**** Dataset records ****
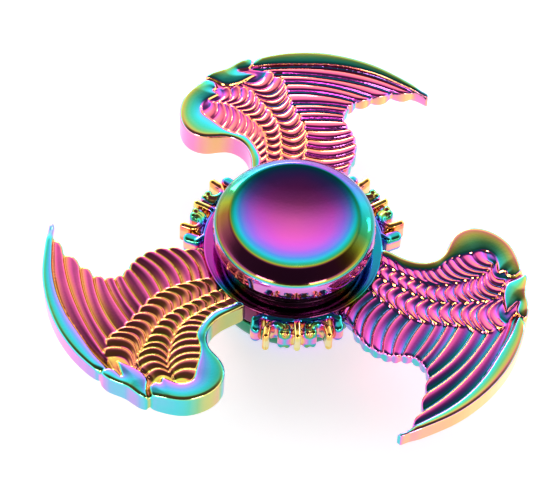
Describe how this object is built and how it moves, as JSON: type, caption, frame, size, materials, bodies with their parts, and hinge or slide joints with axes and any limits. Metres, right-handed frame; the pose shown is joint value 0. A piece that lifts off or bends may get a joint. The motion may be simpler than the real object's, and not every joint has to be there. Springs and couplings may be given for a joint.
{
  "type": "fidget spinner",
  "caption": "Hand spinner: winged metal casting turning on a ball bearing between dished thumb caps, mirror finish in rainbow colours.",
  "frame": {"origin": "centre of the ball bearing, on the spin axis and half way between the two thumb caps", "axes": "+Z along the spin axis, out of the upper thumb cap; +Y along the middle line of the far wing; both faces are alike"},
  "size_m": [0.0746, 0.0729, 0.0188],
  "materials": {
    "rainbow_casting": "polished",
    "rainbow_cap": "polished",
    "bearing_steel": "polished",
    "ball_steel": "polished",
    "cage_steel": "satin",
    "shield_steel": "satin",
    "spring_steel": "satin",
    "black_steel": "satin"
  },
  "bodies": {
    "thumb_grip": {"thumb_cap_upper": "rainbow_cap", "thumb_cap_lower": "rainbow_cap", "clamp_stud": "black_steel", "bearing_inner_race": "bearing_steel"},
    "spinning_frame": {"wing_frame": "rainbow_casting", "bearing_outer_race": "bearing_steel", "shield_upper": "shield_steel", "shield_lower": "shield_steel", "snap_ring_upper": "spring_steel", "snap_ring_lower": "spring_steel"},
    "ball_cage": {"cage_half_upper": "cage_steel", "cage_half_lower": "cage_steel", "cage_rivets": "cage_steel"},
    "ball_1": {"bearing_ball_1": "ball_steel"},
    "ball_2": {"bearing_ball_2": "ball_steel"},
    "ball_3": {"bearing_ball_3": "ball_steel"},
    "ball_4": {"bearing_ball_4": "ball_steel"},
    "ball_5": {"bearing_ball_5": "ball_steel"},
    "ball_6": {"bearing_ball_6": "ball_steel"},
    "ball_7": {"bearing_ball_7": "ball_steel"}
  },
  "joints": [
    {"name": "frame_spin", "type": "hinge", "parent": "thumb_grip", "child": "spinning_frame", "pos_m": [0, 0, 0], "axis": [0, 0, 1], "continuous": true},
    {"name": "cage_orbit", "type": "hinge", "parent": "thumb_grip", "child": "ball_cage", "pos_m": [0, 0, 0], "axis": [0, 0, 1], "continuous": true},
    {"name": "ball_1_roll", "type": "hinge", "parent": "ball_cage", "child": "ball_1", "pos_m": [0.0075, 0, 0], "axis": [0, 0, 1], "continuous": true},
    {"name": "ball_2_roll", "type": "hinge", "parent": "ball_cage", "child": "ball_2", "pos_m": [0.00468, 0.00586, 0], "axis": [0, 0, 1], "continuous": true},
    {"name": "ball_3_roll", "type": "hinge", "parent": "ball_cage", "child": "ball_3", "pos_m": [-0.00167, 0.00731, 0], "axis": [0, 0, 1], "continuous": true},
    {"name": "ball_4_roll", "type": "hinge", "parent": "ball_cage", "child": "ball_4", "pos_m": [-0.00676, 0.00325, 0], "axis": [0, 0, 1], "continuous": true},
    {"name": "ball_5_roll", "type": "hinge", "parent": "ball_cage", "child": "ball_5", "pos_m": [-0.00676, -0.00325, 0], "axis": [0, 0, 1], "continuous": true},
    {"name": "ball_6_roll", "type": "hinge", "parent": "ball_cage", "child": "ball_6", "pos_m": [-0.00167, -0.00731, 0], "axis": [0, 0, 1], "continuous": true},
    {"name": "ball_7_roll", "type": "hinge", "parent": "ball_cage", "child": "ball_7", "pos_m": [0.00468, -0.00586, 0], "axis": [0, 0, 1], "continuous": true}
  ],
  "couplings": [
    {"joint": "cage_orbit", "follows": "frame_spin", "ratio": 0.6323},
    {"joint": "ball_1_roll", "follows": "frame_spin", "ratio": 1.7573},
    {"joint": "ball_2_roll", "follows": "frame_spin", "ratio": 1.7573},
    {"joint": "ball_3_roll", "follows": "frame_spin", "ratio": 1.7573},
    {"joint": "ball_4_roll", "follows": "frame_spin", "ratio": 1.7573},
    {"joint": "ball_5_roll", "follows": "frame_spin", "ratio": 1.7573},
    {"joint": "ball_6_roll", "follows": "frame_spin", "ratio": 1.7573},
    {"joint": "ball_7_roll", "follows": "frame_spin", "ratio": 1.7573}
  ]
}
****
**** Dataset records ****
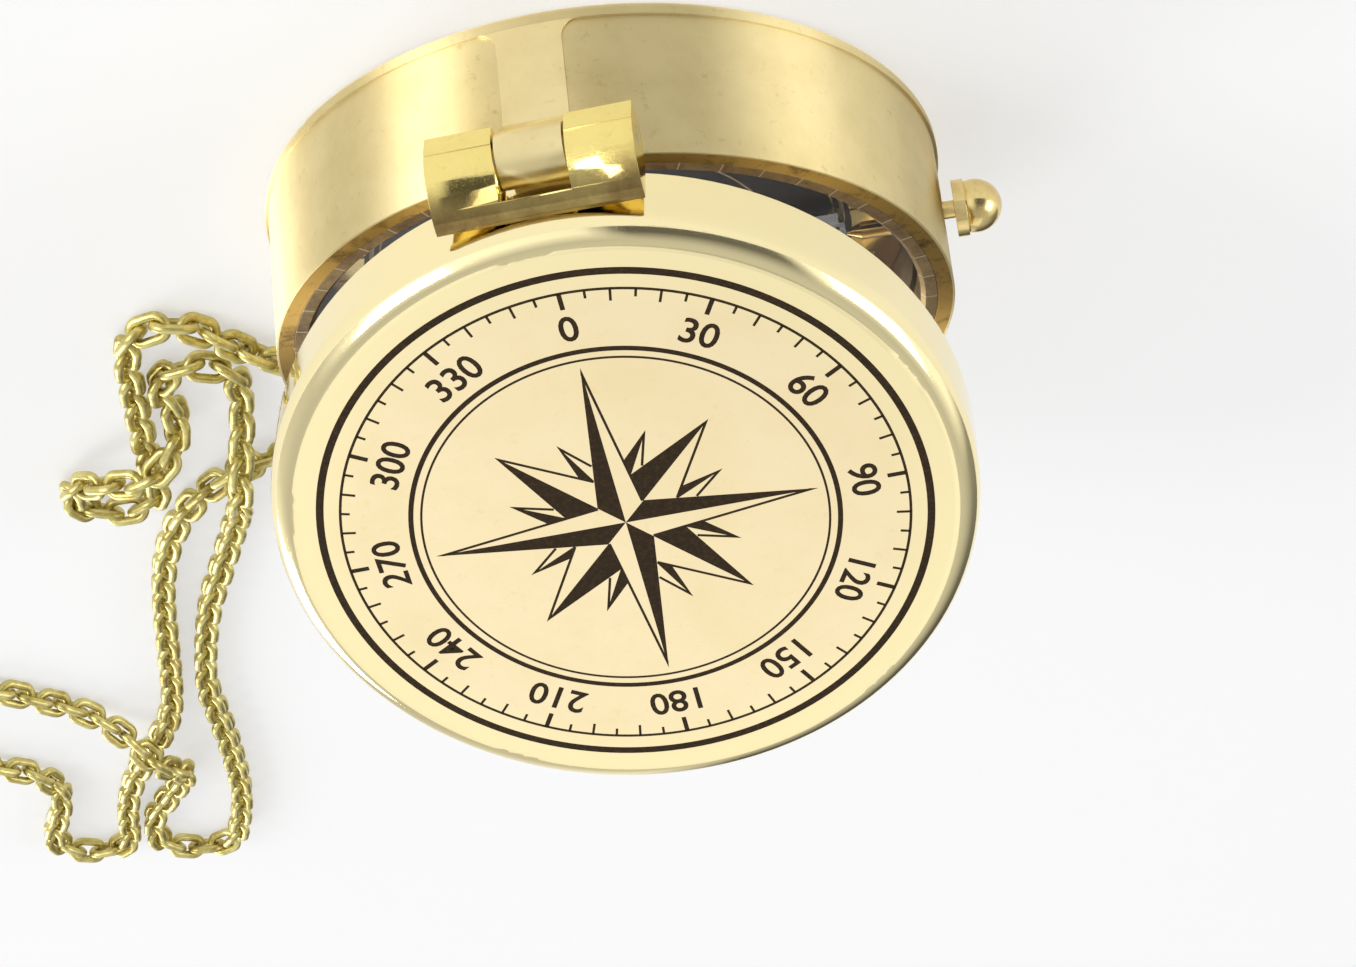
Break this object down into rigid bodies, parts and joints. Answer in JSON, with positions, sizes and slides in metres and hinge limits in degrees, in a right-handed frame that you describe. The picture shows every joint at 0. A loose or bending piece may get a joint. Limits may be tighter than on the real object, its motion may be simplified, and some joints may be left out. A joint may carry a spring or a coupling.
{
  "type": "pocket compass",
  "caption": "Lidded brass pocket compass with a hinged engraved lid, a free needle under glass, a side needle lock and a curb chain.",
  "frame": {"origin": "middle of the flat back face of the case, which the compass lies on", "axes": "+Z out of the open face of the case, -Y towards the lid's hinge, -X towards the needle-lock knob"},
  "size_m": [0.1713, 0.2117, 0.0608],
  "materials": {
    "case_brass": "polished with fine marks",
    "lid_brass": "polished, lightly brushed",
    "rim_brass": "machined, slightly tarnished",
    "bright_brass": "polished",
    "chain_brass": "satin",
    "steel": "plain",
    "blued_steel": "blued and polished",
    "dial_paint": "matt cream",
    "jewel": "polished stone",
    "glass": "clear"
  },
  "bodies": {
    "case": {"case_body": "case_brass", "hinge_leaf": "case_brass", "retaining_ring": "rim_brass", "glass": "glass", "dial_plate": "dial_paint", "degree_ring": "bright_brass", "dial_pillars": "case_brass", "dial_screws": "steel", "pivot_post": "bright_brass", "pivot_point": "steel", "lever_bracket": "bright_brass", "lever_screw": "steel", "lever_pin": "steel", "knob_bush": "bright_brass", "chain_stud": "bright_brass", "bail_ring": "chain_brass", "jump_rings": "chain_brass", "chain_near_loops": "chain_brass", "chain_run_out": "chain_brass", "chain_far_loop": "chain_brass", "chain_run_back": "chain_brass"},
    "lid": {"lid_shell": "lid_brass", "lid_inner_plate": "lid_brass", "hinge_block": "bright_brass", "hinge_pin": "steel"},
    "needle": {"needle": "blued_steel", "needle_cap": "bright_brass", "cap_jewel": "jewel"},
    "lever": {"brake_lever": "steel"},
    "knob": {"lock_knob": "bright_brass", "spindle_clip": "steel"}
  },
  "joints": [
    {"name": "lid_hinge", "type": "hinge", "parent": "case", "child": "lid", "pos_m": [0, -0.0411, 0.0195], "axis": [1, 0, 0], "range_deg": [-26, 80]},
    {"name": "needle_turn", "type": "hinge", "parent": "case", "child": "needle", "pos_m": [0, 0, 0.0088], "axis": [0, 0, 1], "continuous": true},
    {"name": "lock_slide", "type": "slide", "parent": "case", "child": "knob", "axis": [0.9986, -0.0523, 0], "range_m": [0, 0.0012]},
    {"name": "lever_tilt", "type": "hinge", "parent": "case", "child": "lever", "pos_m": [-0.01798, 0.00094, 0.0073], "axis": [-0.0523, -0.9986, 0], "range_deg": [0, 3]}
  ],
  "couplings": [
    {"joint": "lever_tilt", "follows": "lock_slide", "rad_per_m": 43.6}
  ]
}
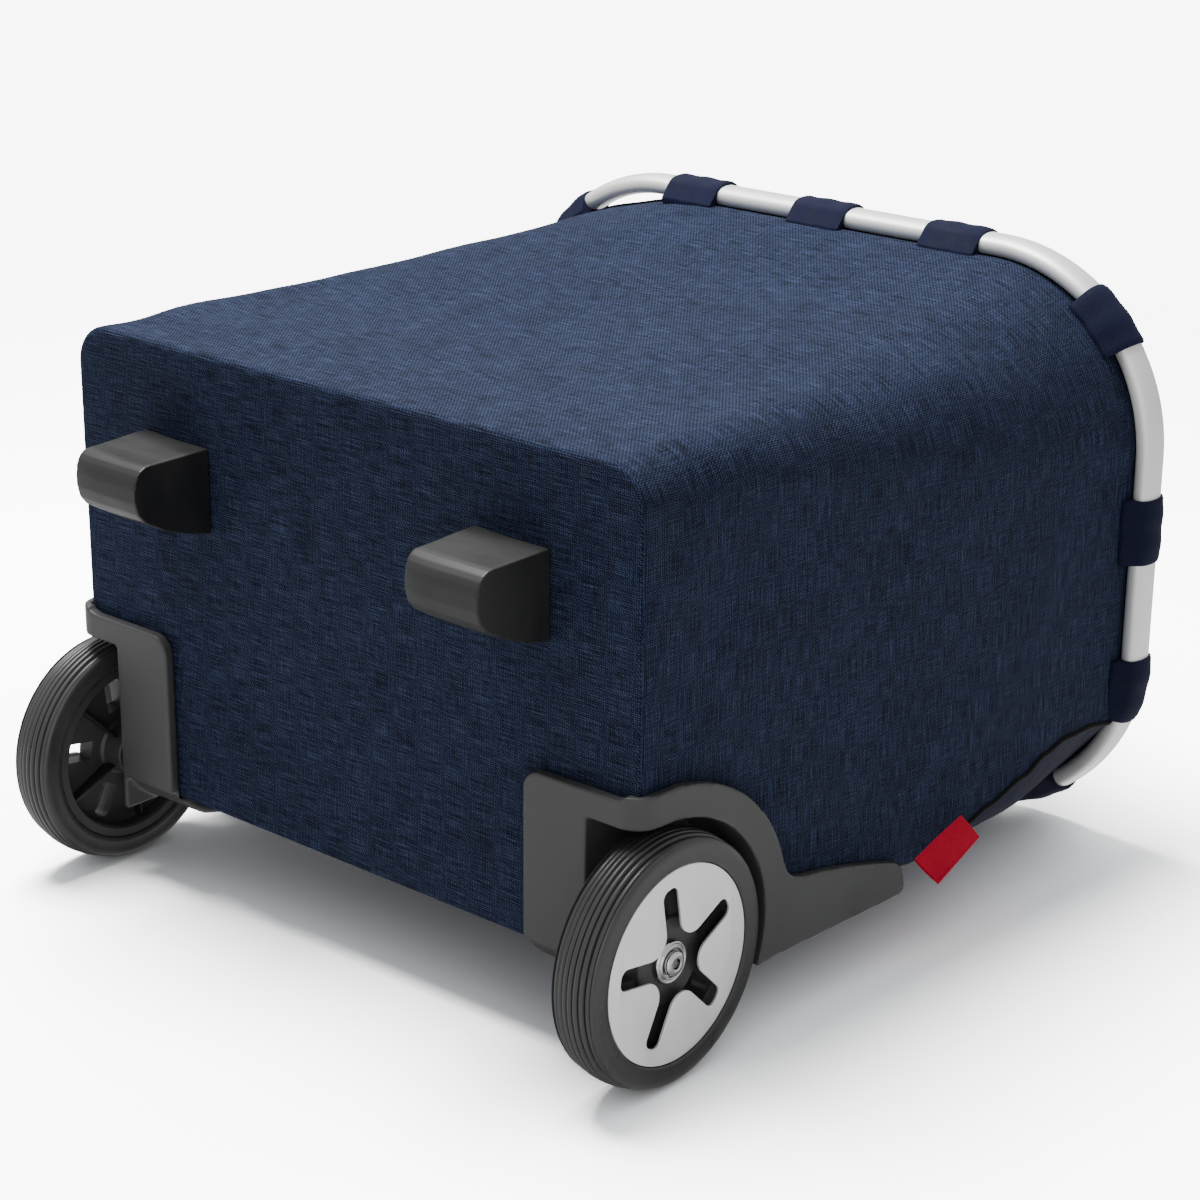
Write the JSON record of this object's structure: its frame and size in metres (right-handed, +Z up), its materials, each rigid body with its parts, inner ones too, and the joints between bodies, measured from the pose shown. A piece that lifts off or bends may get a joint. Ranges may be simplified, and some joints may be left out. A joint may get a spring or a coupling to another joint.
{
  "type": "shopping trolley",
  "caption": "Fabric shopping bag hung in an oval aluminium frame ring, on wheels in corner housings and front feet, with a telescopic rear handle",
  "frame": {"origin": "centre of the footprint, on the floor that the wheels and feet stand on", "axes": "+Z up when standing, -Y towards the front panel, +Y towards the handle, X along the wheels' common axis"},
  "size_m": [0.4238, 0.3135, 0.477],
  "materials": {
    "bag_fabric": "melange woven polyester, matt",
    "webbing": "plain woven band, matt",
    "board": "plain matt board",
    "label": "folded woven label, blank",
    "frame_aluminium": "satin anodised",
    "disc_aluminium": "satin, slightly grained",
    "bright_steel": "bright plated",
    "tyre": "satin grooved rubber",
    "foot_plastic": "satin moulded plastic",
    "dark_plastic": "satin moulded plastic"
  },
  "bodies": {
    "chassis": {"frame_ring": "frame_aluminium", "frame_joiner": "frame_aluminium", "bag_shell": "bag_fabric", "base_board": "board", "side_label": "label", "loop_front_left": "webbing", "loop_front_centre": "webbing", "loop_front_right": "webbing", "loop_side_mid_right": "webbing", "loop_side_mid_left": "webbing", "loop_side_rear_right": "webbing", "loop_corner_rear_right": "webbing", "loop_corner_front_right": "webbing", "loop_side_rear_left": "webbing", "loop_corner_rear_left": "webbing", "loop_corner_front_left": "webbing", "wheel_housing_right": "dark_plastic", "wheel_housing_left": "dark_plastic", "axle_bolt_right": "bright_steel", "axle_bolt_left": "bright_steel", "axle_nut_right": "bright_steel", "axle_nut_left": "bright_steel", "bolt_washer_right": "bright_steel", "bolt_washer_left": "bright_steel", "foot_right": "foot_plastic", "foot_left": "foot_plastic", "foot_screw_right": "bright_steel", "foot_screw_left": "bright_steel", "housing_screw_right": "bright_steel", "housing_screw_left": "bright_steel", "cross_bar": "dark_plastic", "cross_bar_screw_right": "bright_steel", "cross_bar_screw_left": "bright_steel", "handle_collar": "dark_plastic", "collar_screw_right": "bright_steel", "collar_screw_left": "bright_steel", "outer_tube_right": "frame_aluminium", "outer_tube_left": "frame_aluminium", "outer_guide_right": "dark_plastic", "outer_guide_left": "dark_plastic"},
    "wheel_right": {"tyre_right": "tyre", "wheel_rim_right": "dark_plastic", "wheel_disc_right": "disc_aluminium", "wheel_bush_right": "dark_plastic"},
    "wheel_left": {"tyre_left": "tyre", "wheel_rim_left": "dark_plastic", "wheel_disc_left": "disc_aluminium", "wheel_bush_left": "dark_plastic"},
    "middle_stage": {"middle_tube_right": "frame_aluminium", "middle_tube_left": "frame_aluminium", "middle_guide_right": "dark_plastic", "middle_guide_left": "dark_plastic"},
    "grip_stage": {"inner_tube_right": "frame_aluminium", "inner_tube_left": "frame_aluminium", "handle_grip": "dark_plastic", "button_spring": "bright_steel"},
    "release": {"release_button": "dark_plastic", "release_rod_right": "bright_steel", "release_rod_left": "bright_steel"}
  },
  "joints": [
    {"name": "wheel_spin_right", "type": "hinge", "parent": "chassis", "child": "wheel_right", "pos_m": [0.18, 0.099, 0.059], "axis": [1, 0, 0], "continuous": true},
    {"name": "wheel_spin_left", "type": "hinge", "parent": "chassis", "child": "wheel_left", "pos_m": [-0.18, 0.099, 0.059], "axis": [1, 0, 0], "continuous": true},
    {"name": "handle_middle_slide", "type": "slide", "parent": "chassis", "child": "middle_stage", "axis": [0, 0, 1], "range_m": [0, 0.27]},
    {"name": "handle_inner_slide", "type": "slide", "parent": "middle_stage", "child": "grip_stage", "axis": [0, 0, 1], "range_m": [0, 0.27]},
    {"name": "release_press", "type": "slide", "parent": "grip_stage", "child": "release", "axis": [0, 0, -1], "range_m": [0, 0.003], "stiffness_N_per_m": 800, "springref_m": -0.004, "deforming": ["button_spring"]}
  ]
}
****
Return all lines containing the word "object".

> _Output of the task_
Describe how this object is built and how it moves, as JSON: type, caption, frame, size, materials, bodies with their parts, and hinge or slide joints with axes and any limits. Metres, right-handed frame; the pose shown is joint value 0. A piece that lifts off or bends may get a joint. The motion may be simpler than the real object's, and not every joint has to be there. Springs and couplings may be given for a joint.
Break this object down into rigid bodies, parts and joints. Answer in JSON, with positions, sizes and slides in metres and hinge limits in degrees, in a right-handed frame that you describe. The picture shows every joint at 0. A loose or bending piece may get a joint. Limits may be tighter than on the real object, its motion may be simplified, and some joints may be left out. A joint may carry a spring or a coupling.
Write the JSON record of this object's structure: its frame and size in metres (right-handed, +Z up), its materials, each rigid body with its parts, inner ones too, and the joints between bodies, measured from the pose shown. A piece that lifts off or bends may get a joint. Ranges may be simplified, and some joints may be left out. A joint may get a spring or a coupling to another joint.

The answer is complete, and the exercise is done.